Any two Members may require a show of hands and the Chair shall then call for a show of hands for and against the motion. The Chair shall then declare the result of the further vote and such declaration shall be final and conclusive and recorded in the minutes, unless a division is considered desirable by the Chair, or is demanded by ten Members present.

If a division is validly called for, the meeting shall appoint tellers for the ayes and for the noes, and a Returning Officer, and the meeting shall then divide. On the report of the Returning Officer, the Chair shall declare the result which shall be final and conclusive and recorded in the minutes.

On an equality of votes the Chair shall have a second or casting vote, except where otherwise provided.

No resolution dealt with at a meeting shall be again debated at the same meeting. If it is desired that any motion carried by a meeting be rescinded, notice of motion for such rescission shall be given not less than a designated number of days before the meeting at which it is proposed to introduce such motion and notice of it shall be put in the agenda for the meeting.
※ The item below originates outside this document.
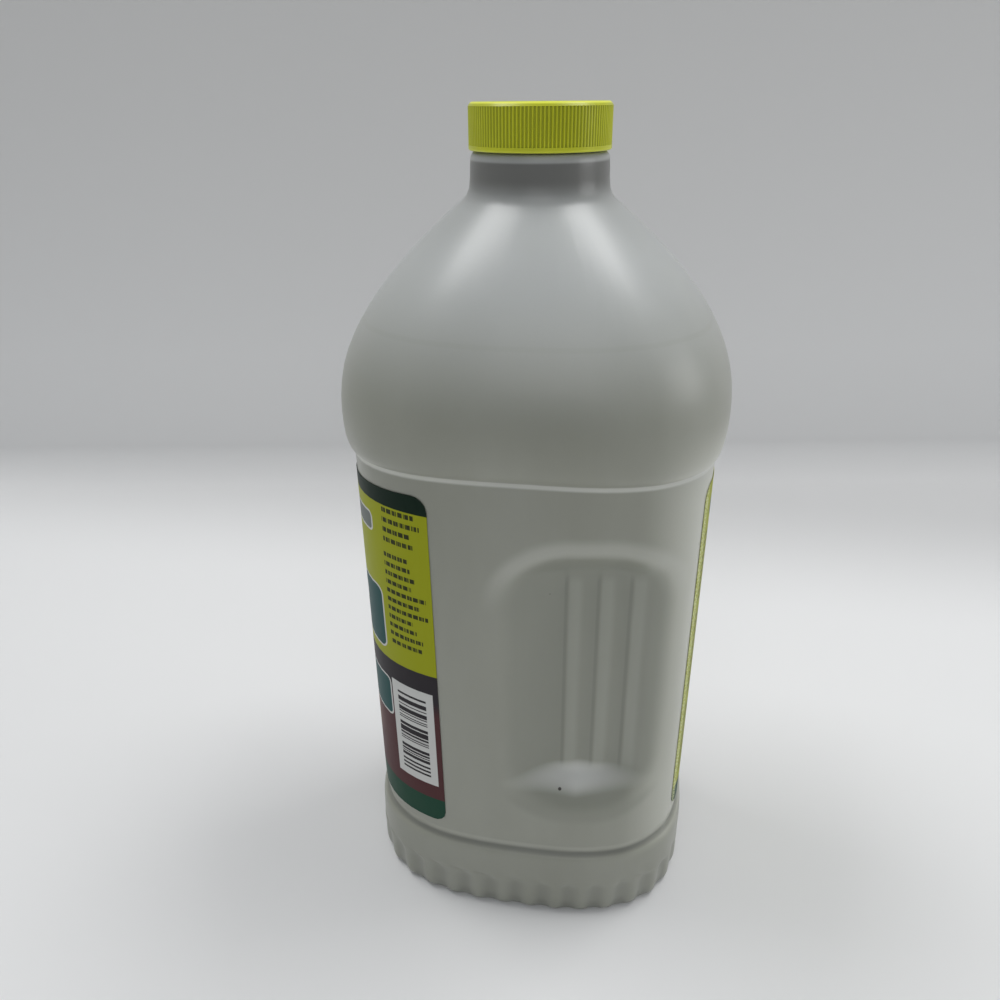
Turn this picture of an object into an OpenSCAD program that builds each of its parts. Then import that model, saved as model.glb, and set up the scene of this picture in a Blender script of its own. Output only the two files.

Any Member may at any time move the adjournment of the meeting. Such motion shall thereupon supersede the business before the Chair and shall immediately be put to the meeting. If it be carried, the meeting shall stand adjourned to a time and place to be decided at the meeting. If the motion be lost, the meeting shall continue with the business before the Chair at the time when the motion for adjournment was proposed.

No motion to suspend Standing Orders or any of them shall be moved unless on a matter of urgent necessity. The Member proposing to move any such motion shall first state it and move that it is a matter of urgent necessity that such motion should be forthwith considered. He or she shall be allowed three minutes to explain the urgency. The question of urgency shall then be forthwith put by the Chair and, unless carried, no motion for suspension shall be moved. Members must submit urgency motions in writing not more than thirty minutes after the commencement.